Tras de un caluroso aplauso, Leonidas Kavakos hizo su aparición y en su doble condición de solista director, inició la ejecución de uno de los más célebres conciertos para violín del siglo XIX. La estatura artística de Kavakos es algo que está totalmente fuera de discusión, es seguramente, uno de los mejores violinistas vivos en la actualidad y en parte lo demostró la noche del 19 de junio, luciendo una amplísima gama de colores en el violín. Su control del arco, y la manera en que administra cada centímetro de este, para obtener un determinado color en un específico lugar es realmente impresionante. Como violinista, se me ocurren muy pocos nombres que logren tal nivel de control técnico, aunado a una musicalidad natural y siempre viva. Otra cosa es lo que logró como director, ya desde este concierto. La Orquesta Sinfónica de Viena es una agrupación con una solera y un prestigio indudables, y a mi parecer, tiraron de ella en la cita aquí reseñada, pues se concretaron a seguir en la medida de lo posible a un Kavakos que quizás en un afán de sorpresa, realizó una lectura del concierto llena de arbitrariedades, que en más de una ocasión trastocaron el verdadero sentido de la obra. Articulaciones que no se justificaban mucho, fraseos que no conducían a nada o que directamente era contrarios al sentido de la música, entre otras genialidades, se vieron envueltas en medio de una muestra de solvencia técnica que las disimuló y les dio carta de verdad, ante un público que premió una lectura que a muchos desconcertó, por su alto nivel de luces y sombras.

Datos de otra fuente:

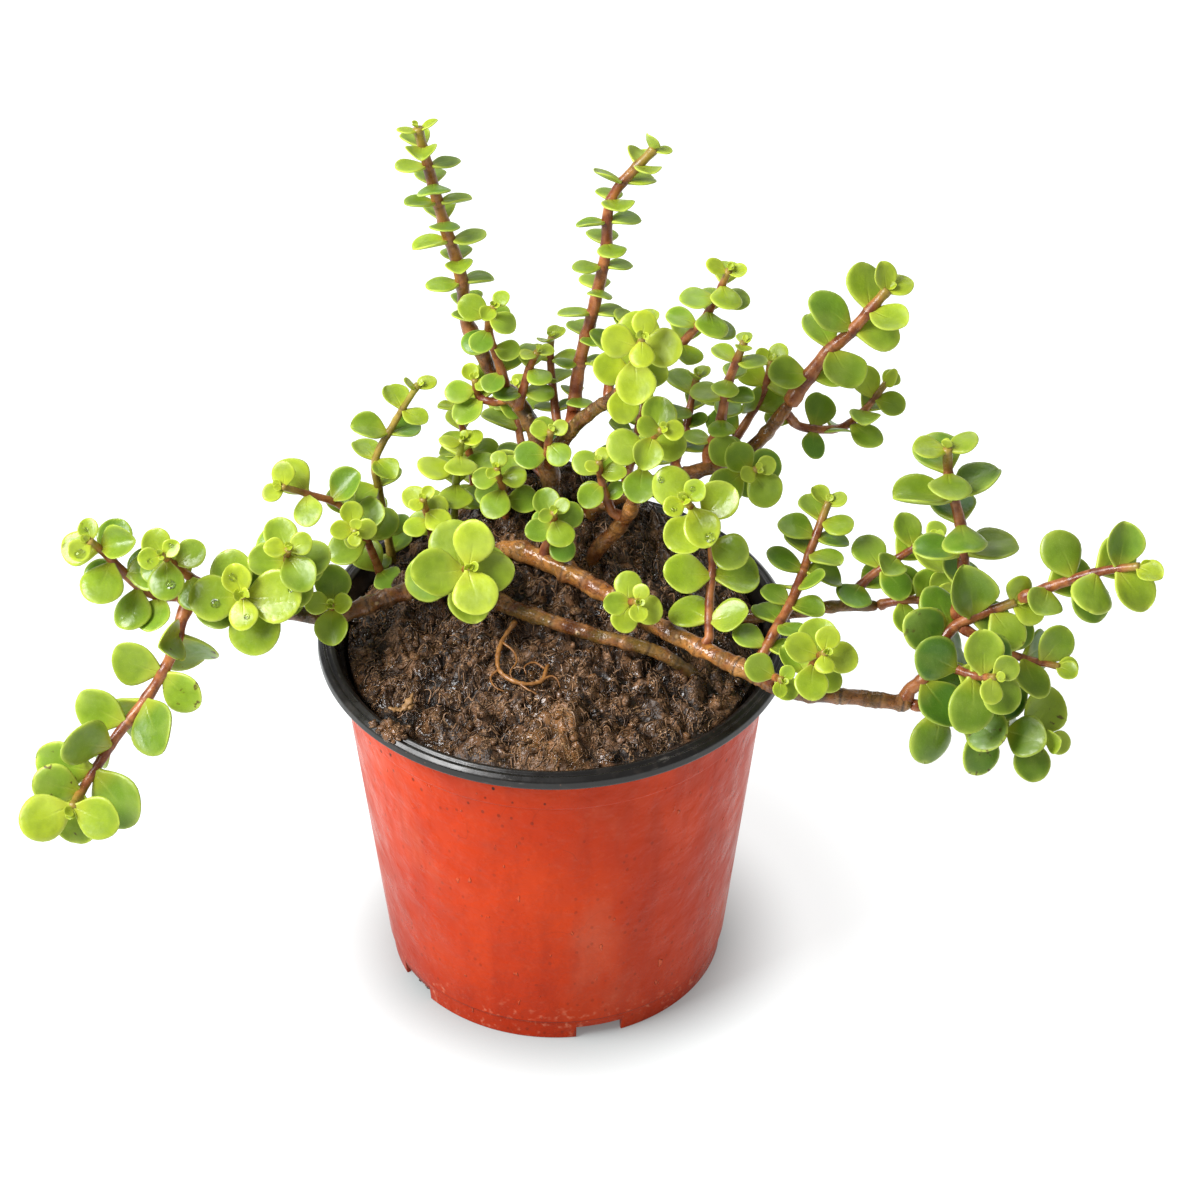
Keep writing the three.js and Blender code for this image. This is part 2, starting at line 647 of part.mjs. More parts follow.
const holeExtra = 3 * GAP;
const holes = [rootLimb(deepened(ROOT_PATH), holeExtra)];
for (const part of Object.values(WOOD).flat()) {
  holes.push(woodLimb({ ...part, path: deepened(part.path) }, { swelling: 0, extra: holeExtra }));
}
for (const shoot of Object.values(SHOOTS)) {
  holes.push(shootStem({ ...shoot, path: deepened(shoot.path) }, holeExtra));
}
const soil = holes.reduce((body, hole) => body.subtract(hole), soilBody());
addPiece("soil", soil, peat);

// Everything that a leaf has to keep clear of
const obstacles = [soil, innerLayer, outerLayer];

for (const [name, limbs] of Object.entries(WOOD)) {
  const stem = fuse(limbs.map((part) => woodLimb(part)));
  addPiece(name, stem, bark);
  obstacles.push(stem);
}
const root = rootLimb();
addPiece("root_loop", root, rootSkin);
obstacles.push(root);

// Leaves: opposite pairs, each pair a quarter turn round from the last, on a stem of their own

function shootRadius(shoot, share) {
  return (shoot.girth ?? SHOOT_GIRTH) * THREE.MathUtils.lerp(1, SHOOT_TIP, share);
}

// The place of a pair on its shoot: a share of the route, its rank from the tip, and how grown it is
function pairPlace(shoot, route, pair) {
  const length = route.getLength();
  const fromTip = shoot.pairs - 1 - pair;
  const first = (shoot.bare ?? FIRST_PAIR_HEIGHT) / length;
  const last = 1 - NODE_HEIGHT / length;
  const share = first + (last - first) * (pair / (shoot.pairs - 1)) ** PAIR_CROWDING;
  const tipSizes = [shoot.tip ?? TIP_SIZE, SECOND_SIZE];
  const grown = tipSizes[fromTip] ?? THREE.MathUtils.lerp(FOOT_SIZE, 1, share);
  return { share, fromTip, grown };
}

// The direction in which a turn of nought points: to the right, or upwards on a shoot that runs sideways
function turnReference(shoot) {
  const [first, last] = [shoot.path[0], shoot.path.at(-1)].map((point) => new THREE.Vector3(...point));
  const chord = last.sub(first).normalize();
  return Math.abs(chord.x) < SIDEWAYS_SHARE ? new THREE.Vector3(1, 0, 0) : new THREE.Vector3(0, 0, 1);
}

function frameAt(shoot, route, share) {
  const tangent = route.getTangentAt(share);
  const reference = turnReference(shoot);
  const right = reference.addScaledVector(tangent, -reference.dot(tangent)).normalize();
  const up = new THREE.Vector3().crossVectors(tangent, right);
  const outward = (degrees) => {
    const angle = THREE.MathUtils.degToRad(degrees);
    return right.clone().multiplyScalar(Math.cos(angle)).addScaledVector(up, Math.sin(angle));
  };
  return { centre: route.getPointAt(share), tangent, outward };
}

function placeLeaf(shoot, route, place, side, draws, bend) {
  const { centre, tangent, outward } = frameAt(shoot, route, place.share);
  const turn = shoot.turn + 90 * place.fromTip + 180 * side + (draws[0] - 0.5) * TURN_SPREAD + bend.turn;
  const leanByAge = TIP_LEANS[place.fromTip] ?? LEAF_LEAN;
  const lean = THREE.MathUtils.degToRad(leanByAge + (draws[1] - 0.5) * LEAN_SPREAD + bend.lean);
  const direction = outward(turn).multiplyScalar(Math.cos(lean)).addScaledVector(tangent, Math.sin(lean));
  const tilt = THREE.MathUtils.degToRad(shoot.tilt ?? LEAF_TILT);
  const light = new THREE.Vector3(0, -Math.sin(tilt), Math.cos(tilt));
  direction.addScaledVector(light, -LEVELLING * direction.dot(light)).normalize();
  const facing = (vector) => vector.clone().addScaledVector(direction, -vector.dot(direction)).normalize();
  const normal = facing(tangent).lerp(facing(light), LIGHT_PULL).normalize();
  const length = shoot.leaf * place.grown * (1 + (draws[2] - 0.5) * SIZE_SPREAD) * bend.size;
  const curl = (draws[3] - 0.5) * 2 * LEAF_CURL;
  const stemRadius = shootRadius(shoot, place.share);
  const neck = (stemRadius + NECK_LENGTH) / direction.clone().cross(tangent).length();
  return { centre, direction, normal, length, curl, stemRadius, neck };
}

// A leaf's rim from the root round the tip and back, and the middle of its upper and lower face
function leafPoints(leaf) {
  const across = new THREE.Vector3().crossVectors(leaf.normal, leaf.direction);
  const spot = (along, side, rise) => leaf.centre.clone()
    .addScaledVector(leaf.direction, along * leaf.length)
    .addScaledVector(across, side * leaf.length)
    .addScaledVector(leaf.normal, (rise + leaf.curl * along * along) * leaf.length)
    .toArray();
  const start = leaf.neck / leaf.length;
  const half = (leaf.stemRadius * NECK_WIDTH) / leaf.length;
  const lift = NODE_HEIGHT / 2 / leaf.length;
  const outline = leaf.length > SMALL_LEAF ? LEAF_OUTLINE : SMALL_LEAF_OUTLINE;
  return {
    low: [spot(start, -half, -lift), spot(start, half, -lift)],
    high: [spot(start, -half, lift), spot(start, half, lift)],
    rim: [
      ...outline.map(([along, width]) => spot(along, -width, 0)),
      spot(1, 0, 0),
      ...outline.toReversed().map(([along, width]) => spot(along, width, 0)),
    ],
    above: spot(LEAF_MIDDLE, 0, LEAF_THICKNESS / 2),
    below: spot(LEAF_MIDDLE, 0, -LEAF_THICKNESS / 2),
  };
}

// The faces of a leaf that grows out of the facet between two low and two high corners
function leafFaces({ low, high, rim, above, below }) {
  const upper = [high[0], ...rim, high[1]];
  const lower = [low[0], ...rim, low[1]];
  return [
    ...upper.map((point, spot) => [above, point, upper[(spot + 1) % upper.length]]),
    ...lower.map((point, spot) => [below, lower[(spot + 1) % lower.length], point]),
    [low[0], rim[0], high[0]],
    [high[1], rim.at(-1), low[1]],
  ];
}

// The blade of a leaf as a solid of its own, to test whether it is clear of what is near
function bladeSolid(leaf) {
  const points = [];
  const add = (point) => points.push(point) - 1;
  const { low, high, rim, above, below } = leafPoints(leaf);
  const corners = {
    low: low.map(add), high: high.map(add), rim: rim.map(add), above: add(above), below: add(below),
  };
  const { low: [lowLeft, lowRight], high: [highLeft, highRight] } = corners;
  const cap = [[highLeft, highRight, lowRight], [highLeft, lowRight, lowLeft]];
  return toSolid(meshFromFaces(points, [...leafFaces(corners), ...cap]));
}

function boxesMeet(one, other) {
  return [0, 1, 2].every((axis) => one.min[axis] < other.max[axis] + LEAF_CLEARANCE
    && other.min[axis] < one.max[axis] + LEAF_CLEARANCE);
}

function isClear(solid, neighbours, distance) {
  const box = solid.boundingBox();
  return neighbours.every((neighbour) => !boxesMeet(box, neighbour.boundingBox())
    || solid.minGap(neighbour, distance) >= distance);
}

const stems = Object.fromEntries(Object.entries(SHOOTS).map(([name, shoot]) => [name, shootStem(shoot)]));
const blades = [];

// Each leaf takes the first bend that keeps it clear, and is left out where none does
function growLeaves(name, shoot, route, draw) {
  const otherStems = Object.entries(stems).filter(([other]) => other !== name).map(([, stem]) => stem);
  const leaves = [];
  for (let pair = 0; pair < shoot.pairs; pair += 1) {
    const place = pairPlace(shoot, route, pair);
    for (const side of [0, 1]) {
      const draws = [draw(), draw(), draw(), draw()];
      for (const bend of LEAF_BENDS) {
        const leaf = placeLeaf(shoot, route, place, side, draws, bend);
        const blade = bladeSolid(leaf);
        const clear = isClear(blade, [...obstacles, ...otherStems, ...blades], LEAF_CLEARANCE)
          && isClear(blade, [stems[name]], STEM_CLEARANCE);
        if (clear) {
          blades.push(blade);
          leaves.push({ ...leafPoints(leaf), pair, facet: (place.fromTip + 2 * side) % SHOOT_SIDES });
          break;
        }
      }
    }
  }
  return leaves;
}

// Rings of four corners: one pair of rings at each node, and more where the route is long between nodes
function shootRings(shoot, route) {
  const length = route.getLength();
  const half = NODE_HEIGHT / 2 / length;
  const rings = [{ share: 0 }];
  for (let pair = 0; pair < shoot.pairs; pair += 1) {
    const { share } = pairPlace(shoot, route, pair);
    const start = rings.at(-1).share;
    const fill = Math.floor(((share - start) * length) / SHOOT_STEP);
    for (let index = 1; index <= fill; index += 1) {
      rings.push({ share: start + ((share - half - start) * index) / (fill + 1) });
    }
    rings.push({ share: share - half, pair }, { share: share + half });
  }
  return rings;
}

// A shoot is one skin: a four-sided stem on which each leaf grows out of a facet between two rings
function shootSolid(shoot, route, leaves) {
  const rings = shootRings(shoot, route);
  const points = [];
  const faces = [];
  const corner = (ring, index) => ring * SHOOT_SIDES + (index % SHOOT_SIDES);
  for (const { share } of rings) {
    const { centre, outward } = frameAt(shoot, route, share);
    for (let side = 0; side < SHOOT_SIDES; side += 1) {
      const edge = outward(shoot.turn + 45 + 90 * side).multiplyScalar(shootRadius(shoot, share));
      points.push(edge.add(centre).toArray());
    }
  }
  const add = (point) => points.push(point) - 1;
  rings.slice(0, -1).forEach((ring, index) => {
    for (let facet = 0; facet < SHOOT_SIDES; facet += 1) {
      const before = facet + SHOOT_SIDES - 1;
      const low = [corner(index, before), corner(index, facet)];
      const high = [corner(index + 1, before), corner(index + 1, facet)];
      const leaf = leaves.find((grown) => grown.pair === ring.pair && grown.facet === facet);
      if (leaf === undefined) {
        faces.push([low[0], low[1], high[1]], [low[0], high[1], high[0]]);
        continue;
      }
      faces.push(...leafFaces({
        low, high, rim: leaf.rim.map(add), above: add(leaf.above), below: add(leaf.below),
      }));
    }
  });
  const top = rings.length - 1;
  const tip = frameAt(shoot, route, 1);
  const bud = add(tip.centre.addScaledVector(tip.tangent, BUD_HEIGHT).toArray());
  for (let side = 0; side < SHOOT_SIDES; side += 1) {
    faces.push([corner(top, side), corner(top, side + 1), bud]);
  }
  faces.push([0, 3, 2], [0, 2, 1]);
  return toSolid(meshFromFaces(points, faces));
}

const leafDraw = makeDraw(SEED);
for (const [name, shoot] of Object.entries(SHOOTS)) {
  const route = routeOf(shoot.path);
  addPiece(name, shootSolid(shoot, route, growLeaves(name, shoot, route, leafDraw)), foliage);
}

export default plant;
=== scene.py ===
import math
from typing import NamedTuple

import bpy
import numpy as np
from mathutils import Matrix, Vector, noise
from mathutils.kdtree import KDTree


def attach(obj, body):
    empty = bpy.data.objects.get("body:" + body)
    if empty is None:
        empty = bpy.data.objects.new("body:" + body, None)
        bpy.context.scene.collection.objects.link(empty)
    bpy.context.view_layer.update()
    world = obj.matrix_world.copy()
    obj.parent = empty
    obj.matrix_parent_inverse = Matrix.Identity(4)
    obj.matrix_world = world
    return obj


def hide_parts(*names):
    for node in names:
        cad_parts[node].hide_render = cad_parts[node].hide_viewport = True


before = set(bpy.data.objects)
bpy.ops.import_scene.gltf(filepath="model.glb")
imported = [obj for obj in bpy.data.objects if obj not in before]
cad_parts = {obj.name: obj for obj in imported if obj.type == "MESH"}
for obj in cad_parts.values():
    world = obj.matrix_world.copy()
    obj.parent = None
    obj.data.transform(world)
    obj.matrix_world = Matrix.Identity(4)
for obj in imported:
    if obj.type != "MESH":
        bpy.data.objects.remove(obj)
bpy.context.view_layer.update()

# Shapes are worked out in millimetres, as the solids are, and become metres when a mesh is made
MM = 0.001
SEED = 4207
DRAW_FACTOR = 16807
DRAW_LIMIT = 2147483647


# Colours and node materials

def colour(code):
    """A linear colour from the six hexadecimal digits of a display colour."""
    shares = [int(code[start:start + 2], 16) / 255 for start in (0, 2, 4)]
    linear = [share / 12.92 if share <= 0.04045 else ((share + 0.055) / 1.055) ** 2.4 for share in shares]
    return (*linear, 1)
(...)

Con la Sinfonía de Brahms, las cosas solo se agudizaron. Kavakos es sin duda uno de los mejores violinistas del momento, pero sus dotes como director, pueden depreciar a la larga su estatura final como músico. Contando con una orquesta de primer nivel, la sinfonía sonó por momentos descuidada y llena de ocurrencias que bien a bien, no sabemos la justificación para llevarlas a efecto. Comenzando por un evidente descuido en los balances de las secciones de los vientos, que nunca terminaron de sonar compactos y en relación al resto de la orquesta y continuando con algo que algunos han llamado “la bailarina intrusa” y que es cuando el director en los conciertos, no guía ni mantiene bajo su control a la orquesta, si no que más bien, simplemente realiza algunos ocurrentes movimientos con los que decora el devenir de la música.
La velada muy celebrada por el público en general, en tanto que en términos totales aquello sonó con cordura, logrando exaltar algunos ánimos, concluyó con una propina más que conocida y que desconcierta en tanto que es la antítesis de una obra tan potente y “heroica” como lo es la sinfonía en Do menor de J. Brahms. Me refiero a la danza húngara Núm. 5 del mismo compositor alemán.
L. Kavakos agradeció sobradamente al público congregado en el Auditori por el caluroso aplauso que estos le brindaron, pero quizás, agradeció aun más a los músicos de la Sinfónica de Viena, y cuando ves a un director agradecer tan sobradamente a una agrupación orquestal, es imposible no pensar hasta qué punto su agradecimiento no proviene de saber que fueron ellos, los músicos, los que verdaderamente sacaron adelante ese concierto. Lo que antes hemos dicho, tener los mejores ingredientes, no siempre nos garantiza el mejor cocido. Seguimos.
Existe una frase en el argot del viejo rockero que dice que los experimentos se hacen «con sifón y en casa».
Y con ello te doy la razón. Ni Proust toleraría que le cambiaran los ingredientes de las magdalenas de su mamá. Cada cosa tiene su alternativa sensorial en su ubicación ad hoc.